Minister Opstelten van Veiligheid en Justitie wil de identiteit van bedreigde en anonieme getuigen beter afschermen, door ze alleen nog maar een nummer te geven. Enkel de politie zou dan nog maar hun naam weten. De andere partijen in het strafproces zouden hun identiteit niet kennen.
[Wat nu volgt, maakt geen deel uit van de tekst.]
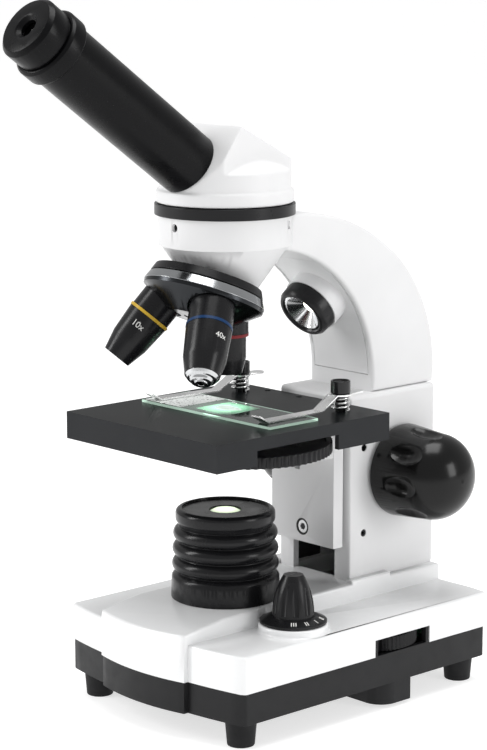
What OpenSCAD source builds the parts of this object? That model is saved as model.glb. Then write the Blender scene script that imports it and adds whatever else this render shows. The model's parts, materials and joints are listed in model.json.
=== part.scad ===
// Student monocular microscope with transmitted and incident light.
// The Z axis is the optical axis and z = 0 is the table. The eyepiece looks towards -Y.

/* [Base] */
// Overall width of the base
base_w = 104.6; // [100:0.2:110]
// Distance from the optical axis to the back of the base
base_back = 99.9; // [96:0.1:104]
// Distance from the optical axis to the front of the base
base_front = 47.7; // [46:0.1:50]
// Height of the top of the two side decks
deck_z = 38; // [36:0.5:40]
// Height of the top of the raised centre deck
plinth_z = 45; // [44:0.5:46]
// Width of the raised centre deck
plinth_w = 50; // [48:0.5:52]
// Height of the seam between the cover and the tray
seam_z = 23.3; // [22:0.1:25]
// Height of the underside of the tray
tray_z = 10.6; // [9:0.1:12]
// Wall thickness of the moulded covers
shell_t = 2.4; // [2:0.1:3]

/* [Column] */
// Width of the column
column_w = 42; // [40:0.5:46]
// Distance from the optical axis to the front of the column
column_front = 50; // [49:0.5:51]
// Distance from the optical axis to the back of the column
column_back = 100.4; // [99:0.1:102]
// Height of the top of the column
column_z = 122.5; // [120:0.5:126]
// Width of the slot that the stage slides in
slot_w = 24.5; // [22:0.5:26]

/* [Arm] */
// Width of the arm
arm_w = 37; // [34:0.5:40]
// Radius of the inner curve of the arm
arm_in_r = 58.5; // [57:0.5:60]
// Radius of the collar that carries the head
collar_r = 26.3; // [25:0.1:27]
// Height of the top of the collar
collar_z = 199.9; // [198:0.1:201]
// Downward tilt of the incident lamp
lamp_tilt = 34.2; // [30:0.1:40]

/* [Stage] */
// Width of the stage
stage_w = 89.6; // [86:0.2:92]
// Height of the top of the stage, in the focused position
stage_z = 120.2; // [119:0.1:121]
// Distance from the optical axis to the front of the stage
stage_front = 45; // [43:0.5:47]
// Distance from the optical axis to the back of the stage
stage_back = 47.8; // [46:0.1:48.6]
// Radius of the filter wheel
wheel_r = 35.5; // [33:0.5:36]
// Distance from the optical axis to each clip's post, across the stage
clip_x = 29.5; // [27:0.1:31]

/* [Nosepiece] */
// Height at which the objectives' axes cross
apex_z = 196.5; // [196:0.1:197]
// Tilt of the nosepiece's axis
nose_tilt = 23.5; // [22:0.1:25]
// Turn of the nosepiece's tilt away from straight ahead
nose_yaw = 4.4; // [0:0.1:6]
// Radius of the nosepiece's rim
nose_r = 24.6; // [24:0.1:26]
// Distance from the crossing point to each objective's seat
seat_d = 38.8; // [38:0.1:40]

/* [Head] */
// Radius of the head's body
head_r = 26; // [25:0.1:26.5]
// Angle of the eyepiece tube above the horizontal
tube_tilt = 35.3; // [30:0.1:45]
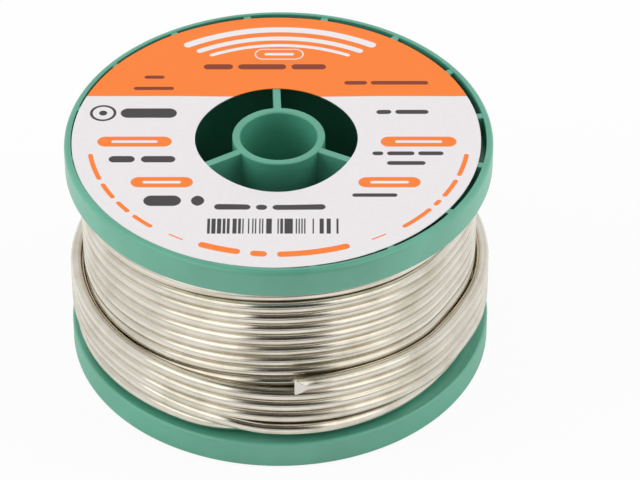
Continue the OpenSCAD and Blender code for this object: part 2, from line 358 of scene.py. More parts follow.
def printedLabel():
    look = labelPrint
    material, tree = newMaterial("printedLabelPaper")
    place = addNode(tree, "ShaderNodeTexCoord").outputs["Object"]
    flat = addNode(tree, "ShaderNodeVectorMath", {0: place, 1: (1, 1, 0)}, operation="MULTIPLY")
    parts = addNode(tree, "ShaderNodeSeparateXYZ", {0: flat})
    radius = addNode(tree, "ShaderNodeVectorMath", {0: flat}, operation="LENGTH").outputs["Value"]
    angle = addNode(tree, "ShaderNodeMath", {0: parts.outputs["Y"], 1: parts.outputs["X"]},
                    operation="ARCTAN2")
    turned = addNode(tree, "ShaderNodeMath", {0: angle, 1: 2 * math.pi}, operation="ADD")
    fullAngle = addNode(tree, "ShaderNodeMath", {0: turned, 1: 2 * math.pi}, operation="MODULO")
    bar = pillTree()

    def barDistance(at, x, y, width, height):
        return addNode(tree, "ShaderNodeGroup", {"Place": at, "Centre": (x * mm, y * mm, 0),
                                                 "Width": width * mm, "Height": height * mm},
                       node_tree=bar)

    def soft(distance):
        # 1 inside, where the distance is below zero, and 0 outside
        return addNode(tree, "ShaderNodeMapRange", {"Value": distance, "From Min": look["edge"] * mm,
                                                    "From Max": -look["edge"] * mm})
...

Opstelten maakte dat vandaag bekend tijdens een overleg in de Tweede Kamer over de georganiseerde criminaliteit. Hij reageerde op het VVD-Kamerlid Hennis-Plasschaert. Volgens haar durven slachtoffers van afpersingen door motorclubs vaak geen aangifte te doen, uit angst voor represailles. Opstelten zei dat het OM met een verruimde handleiding komt voor anonieme en bedreigde getuigen. Onderdeel daarvan is dat aangiften enkel op nummer in een strafdossier terecht komen.
Volgens PvdA-Kamerlid Recourt is het formeel dan nog altijd mogelijk dat het OM en de politie gedurende een strafzaak toch details van de identiteit van een getuige moeten prijsgeven. Opstelten meende dat dat slechts een ‘muizengaatje’ is in de wet. In de praktijk zou het OM kunnen volstaan met het geven van een nummer. Hennis-Plasschaert verklaarde dat de macht van criminele motorclubs veel groter is dan nu wordt aangenomen. Ook advocaten zouden deel uitmaken van hun netwerken.
Kroongetuigen
Verschillende fracties willen dat Opstelten de regeling voor kroongetuigen oprekt. Nu mag het OM hen maximaal de helft van een straf kwijtschelden. ‘Waarom geen 75 of 100 procent?’, vroeg het CDA-Kamerlid Cöruz. Opstelten reageerde dat de kroongetuigenregeling een ‘gevoelige zaak’ is, maar hij houdt toch al ‘verkennende gesprekken’ over een verruiming. Het nieuwe kabinet moet er een beslissing over nemen.